Recycled Sound

Recycled Sound

Location/Club:  Toorak, 9800, Victoria, Australia
Keywords: CIRCULAR ECONOMY, Recycled Medical, Hearing Aids

Description

Recycled Sound is a Community Service Project initiated by the Rotary Club of Toorak to collect, clean, reprogram and recycle hearing aids to those people in our community with a special need who are unable to meet the expense of hearing aids in the private market.

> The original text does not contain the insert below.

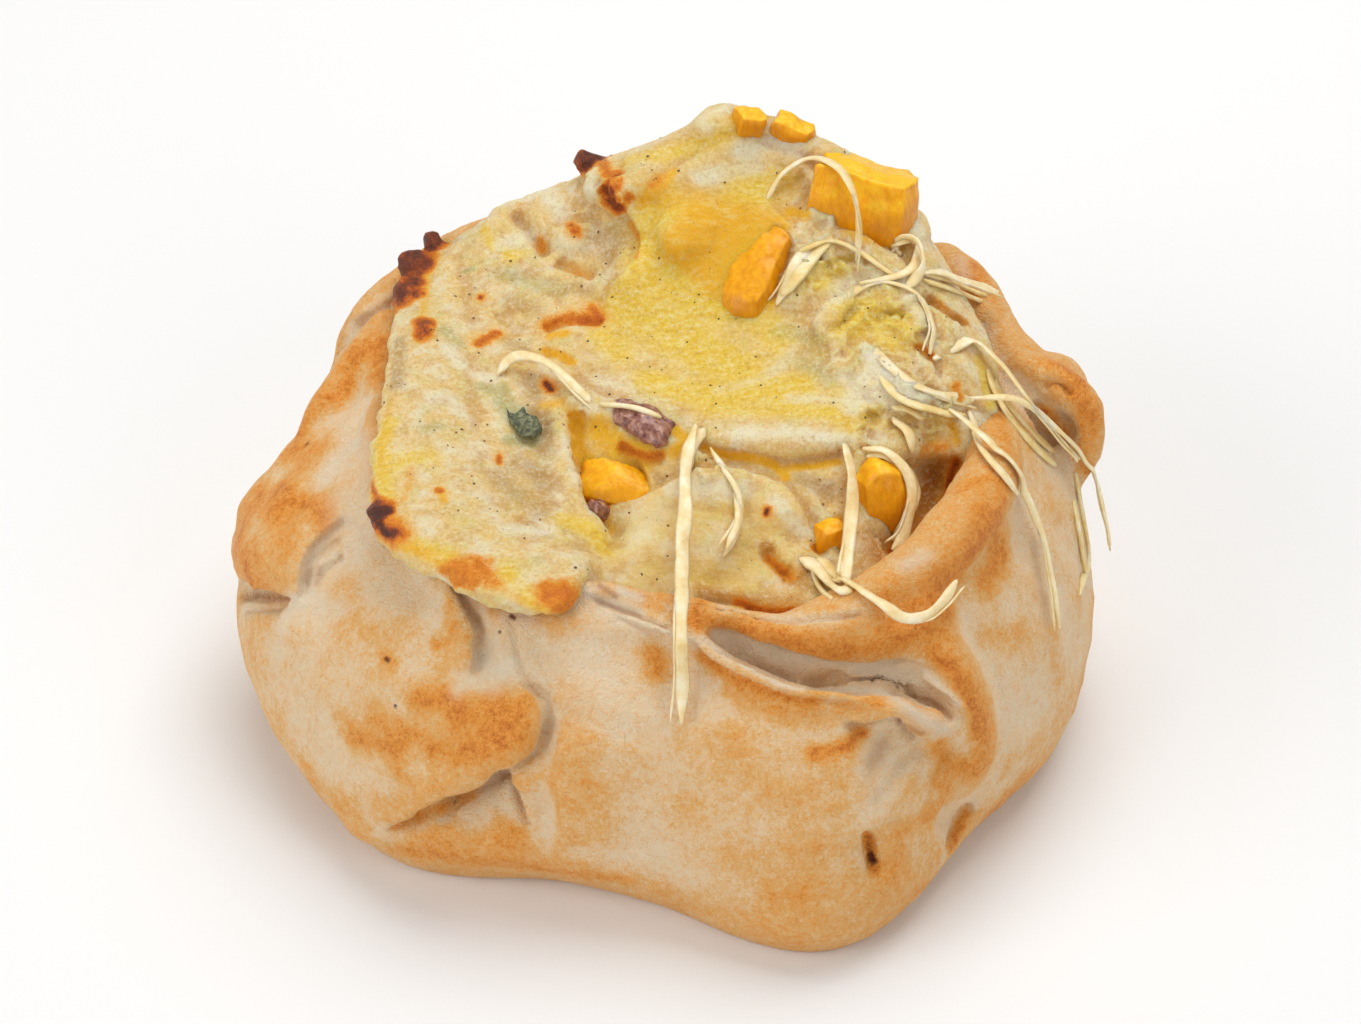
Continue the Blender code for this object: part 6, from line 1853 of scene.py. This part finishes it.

The Rotary Club of Toorak has partnered with audiologists Blamey Saunders hears and Better Hearing Australia to undertake the specialist cleaning and reprogramming to enable the hearing aids to be recycled. Toorak Rotary Club’s role is to promote the programme and to format a template of how to get the programme up and running. The template will enable other Rotary Clubs and Rotary Districts to establish the programme in their areas. The long term aim is that this programme becomes Australia wide with the potential of eventually being refined for international use in developing countries. Toorak Rotary Club will establish collection boxes at suitable collection points and forward the hearing aids to Blamey and Saunders hears where they are cleaned and checked that they are in working order. They are then sent to Better Hearing Australia where they will be reprogrammed and reconditioned so that they can be fitted to the recipient. This is all done at little or nominal cost to the recipient.

Hearing aids play a critical role in overcoming hearing loss and can greatly influence the quality of life and ability to gain and keep employment. An unaddressed hearing loss inevitably leads to isolation and other disorders and in many cases a reliance on social services for support. www. recycledsou nd.org.a u Heather has been aware of a hearing loss for many years and has a twin sister who uses hearing aids. Her loss became more problematic about 10 years ago, and in 2009 she had a test at BHA. At this time she didn’t want to get hearing aids as they were economically beyond her reach. Being close to retiring age Heather hoped she would be able to manage until she was on a pension and eligible for government help.